• **PROMPT**: Everything from the first line of the entries below through the line holding "right front end." must be printed exactly as written.

• **MATERIAL FOR THE TASK**:
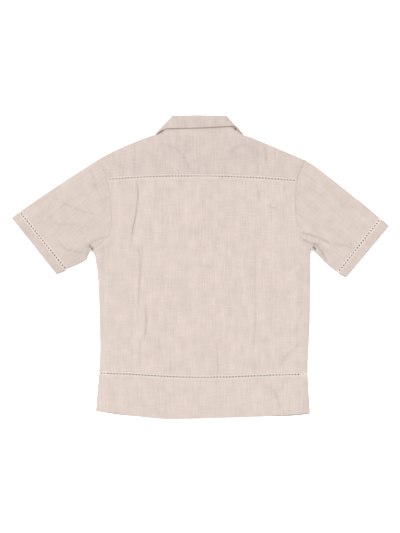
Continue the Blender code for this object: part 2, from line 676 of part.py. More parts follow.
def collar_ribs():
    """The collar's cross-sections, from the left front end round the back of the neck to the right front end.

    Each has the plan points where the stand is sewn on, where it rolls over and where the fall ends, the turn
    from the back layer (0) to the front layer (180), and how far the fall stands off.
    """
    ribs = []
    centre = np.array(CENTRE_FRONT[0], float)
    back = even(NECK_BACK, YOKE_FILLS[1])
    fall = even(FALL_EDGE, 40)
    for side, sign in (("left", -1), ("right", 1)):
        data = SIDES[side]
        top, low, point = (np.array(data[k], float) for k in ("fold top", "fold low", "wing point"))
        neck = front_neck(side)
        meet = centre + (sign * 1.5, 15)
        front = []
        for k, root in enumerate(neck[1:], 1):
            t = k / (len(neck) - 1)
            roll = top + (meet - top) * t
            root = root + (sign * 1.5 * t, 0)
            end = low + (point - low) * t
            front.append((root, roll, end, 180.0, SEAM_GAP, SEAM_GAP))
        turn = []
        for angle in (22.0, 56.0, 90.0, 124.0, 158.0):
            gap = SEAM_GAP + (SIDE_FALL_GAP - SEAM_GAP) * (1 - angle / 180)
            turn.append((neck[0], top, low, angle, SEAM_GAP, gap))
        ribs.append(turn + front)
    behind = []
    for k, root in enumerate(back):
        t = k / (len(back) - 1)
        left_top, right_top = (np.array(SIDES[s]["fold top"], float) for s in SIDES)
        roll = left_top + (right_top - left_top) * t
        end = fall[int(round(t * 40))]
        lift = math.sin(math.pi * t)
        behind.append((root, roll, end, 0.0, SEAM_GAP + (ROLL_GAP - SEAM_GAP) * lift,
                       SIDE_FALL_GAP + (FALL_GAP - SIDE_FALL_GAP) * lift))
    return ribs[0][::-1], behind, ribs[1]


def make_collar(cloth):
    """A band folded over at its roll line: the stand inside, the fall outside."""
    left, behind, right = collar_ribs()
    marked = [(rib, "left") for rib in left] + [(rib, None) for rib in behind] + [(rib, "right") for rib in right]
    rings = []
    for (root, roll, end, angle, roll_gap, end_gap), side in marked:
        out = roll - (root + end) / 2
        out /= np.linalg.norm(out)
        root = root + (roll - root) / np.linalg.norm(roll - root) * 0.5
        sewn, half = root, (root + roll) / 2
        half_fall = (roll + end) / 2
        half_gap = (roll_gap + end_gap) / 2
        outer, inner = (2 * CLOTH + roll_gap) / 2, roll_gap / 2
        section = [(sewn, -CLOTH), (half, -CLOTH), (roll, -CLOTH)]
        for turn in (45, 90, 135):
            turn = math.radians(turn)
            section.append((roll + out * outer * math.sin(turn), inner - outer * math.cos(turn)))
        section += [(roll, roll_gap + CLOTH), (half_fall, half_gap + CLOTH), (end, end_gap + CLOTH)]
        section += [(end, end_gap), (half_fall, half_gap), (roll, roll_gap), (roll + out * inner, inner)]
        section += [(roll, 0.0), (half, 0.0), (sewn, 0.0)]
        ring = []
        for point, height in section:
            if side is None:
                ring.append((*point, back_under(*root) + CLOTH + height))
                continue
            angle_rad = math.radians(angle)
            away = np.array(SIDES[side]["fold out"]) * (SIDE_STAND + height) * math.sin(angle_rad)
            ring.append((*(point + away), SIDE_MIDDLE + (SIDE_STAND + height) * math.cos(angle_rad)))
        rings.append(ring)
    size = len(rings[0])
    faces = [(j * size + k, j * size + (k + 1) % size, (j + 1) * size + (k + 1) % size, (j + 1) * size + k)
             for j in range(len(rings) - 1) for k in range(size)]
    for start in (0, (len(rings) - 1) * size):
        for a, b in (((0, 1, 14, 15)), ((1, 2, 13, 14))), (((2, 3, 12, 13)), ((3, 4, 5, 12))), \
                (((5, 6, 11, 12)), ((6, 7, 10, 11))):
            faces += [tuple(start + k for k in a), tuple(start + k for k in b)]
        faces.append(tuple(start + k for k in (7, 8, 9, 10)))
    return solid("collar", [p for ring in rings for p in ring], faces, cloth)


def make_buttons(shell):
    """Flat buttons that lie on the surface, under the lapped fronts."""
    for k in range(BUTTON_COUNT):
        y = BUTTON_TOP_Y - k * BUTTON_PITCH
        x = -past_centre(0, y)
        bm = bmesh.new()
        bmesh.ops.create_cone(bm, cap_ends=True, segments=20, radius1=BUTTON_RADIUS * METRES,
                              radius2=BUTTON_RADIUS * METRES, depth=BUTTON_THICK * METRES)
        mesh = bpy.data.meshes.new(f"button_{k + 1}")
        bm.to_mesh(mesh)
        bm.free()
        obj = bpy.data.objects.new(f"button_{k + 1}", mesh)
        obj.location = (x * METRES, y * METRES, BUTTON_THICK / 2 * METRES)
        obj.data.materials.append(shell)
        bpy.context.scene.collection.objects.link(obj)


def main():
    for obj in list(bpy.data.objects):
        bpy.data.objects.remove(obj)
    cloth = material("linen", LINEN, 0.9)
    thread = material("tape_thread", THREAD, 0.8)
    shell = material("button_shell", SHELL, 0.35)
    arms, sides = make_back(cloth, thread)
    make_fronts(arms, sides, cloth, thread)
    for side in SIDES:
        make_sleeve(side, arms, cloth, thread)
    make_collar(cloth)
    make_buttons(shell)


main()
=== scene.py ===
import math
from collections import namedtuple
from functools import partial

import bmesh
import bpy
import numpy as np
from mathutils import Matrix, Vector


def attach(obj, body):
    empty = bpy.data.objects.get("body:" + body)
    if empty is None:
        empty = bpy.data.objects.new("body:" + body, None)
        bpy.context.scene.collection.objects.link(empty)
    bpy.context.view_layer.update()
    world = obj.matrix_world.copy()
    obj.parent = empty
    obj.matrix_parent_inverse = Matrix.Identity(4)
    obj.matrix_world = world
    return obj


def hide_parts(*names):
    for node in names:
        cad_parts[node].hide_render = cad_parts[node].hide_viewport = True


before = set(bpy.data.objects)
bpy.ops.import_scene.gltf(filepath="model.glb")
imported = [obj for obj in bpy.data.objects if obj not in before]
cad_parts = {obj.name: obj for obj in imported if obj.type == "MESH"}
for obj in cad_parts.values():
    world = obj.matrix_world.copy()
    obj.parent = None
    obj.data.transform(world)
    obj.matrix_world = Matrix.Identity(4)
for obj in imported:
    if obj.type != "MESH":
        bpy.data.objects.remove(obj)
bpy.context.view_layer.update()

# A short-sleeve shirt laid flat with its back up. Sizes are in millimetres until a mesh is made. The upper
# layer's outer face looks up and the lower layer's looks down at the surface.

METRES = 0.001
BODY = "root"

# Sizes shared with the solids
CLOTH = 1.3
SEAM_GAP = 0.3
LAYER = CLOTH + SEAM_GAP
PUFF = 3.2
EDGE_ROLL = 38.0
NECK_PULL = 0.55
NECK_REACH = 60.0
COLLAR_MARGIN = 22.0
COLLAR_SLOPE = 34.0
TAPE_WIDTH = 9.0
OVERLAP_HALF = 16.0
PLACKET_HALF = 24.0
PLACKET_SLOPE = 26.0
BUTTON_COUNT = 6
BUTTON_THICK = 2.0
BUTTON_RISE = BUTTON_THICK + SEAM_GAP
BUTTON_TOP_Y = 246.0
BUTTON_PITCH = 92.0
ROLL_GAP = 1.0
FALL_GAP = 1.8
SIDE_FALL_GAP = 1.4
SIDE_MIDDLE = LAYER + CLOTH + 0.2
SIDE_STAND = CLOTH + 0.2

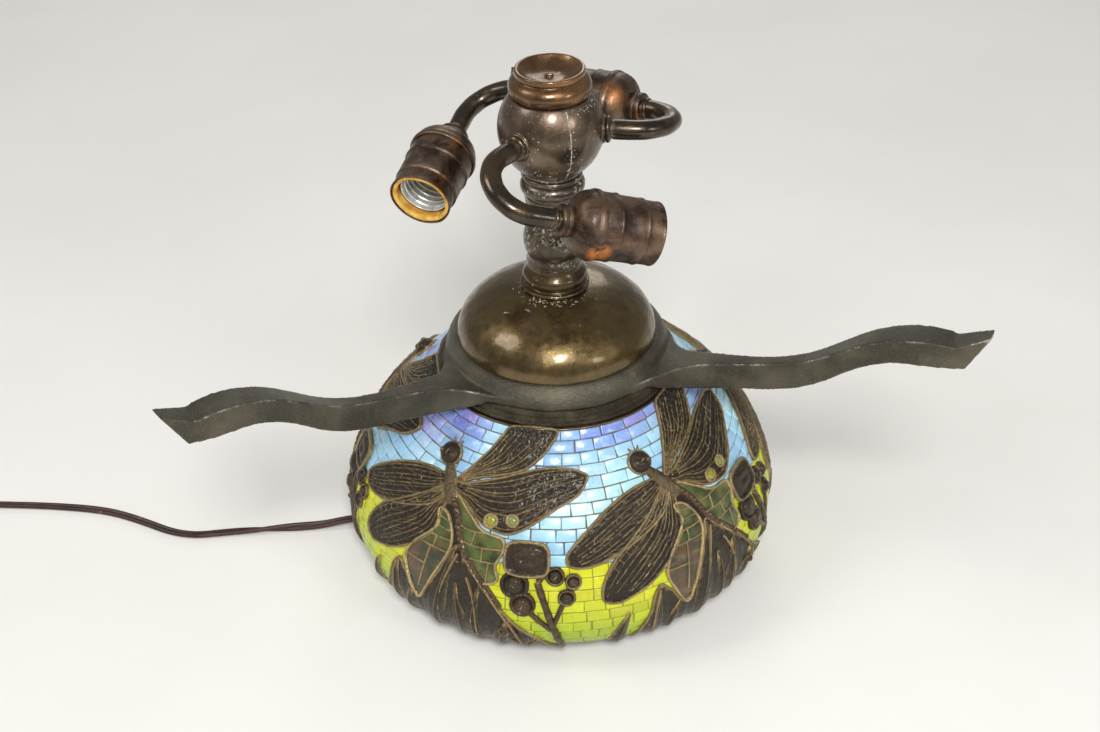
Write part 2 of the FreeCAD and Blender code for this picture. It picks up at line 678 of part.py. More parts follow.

• **RESULT**:
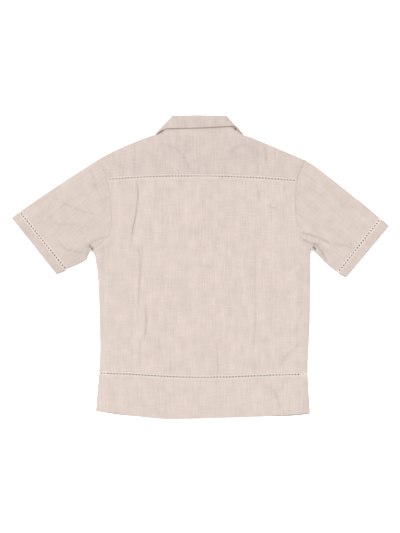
Continue the Blender code for this object: part 2, from line 676 of part.py. More parts follow.
def collar_ribs():
    """The collar's cross-sections, from the left front end round the back of the neck to the right front end.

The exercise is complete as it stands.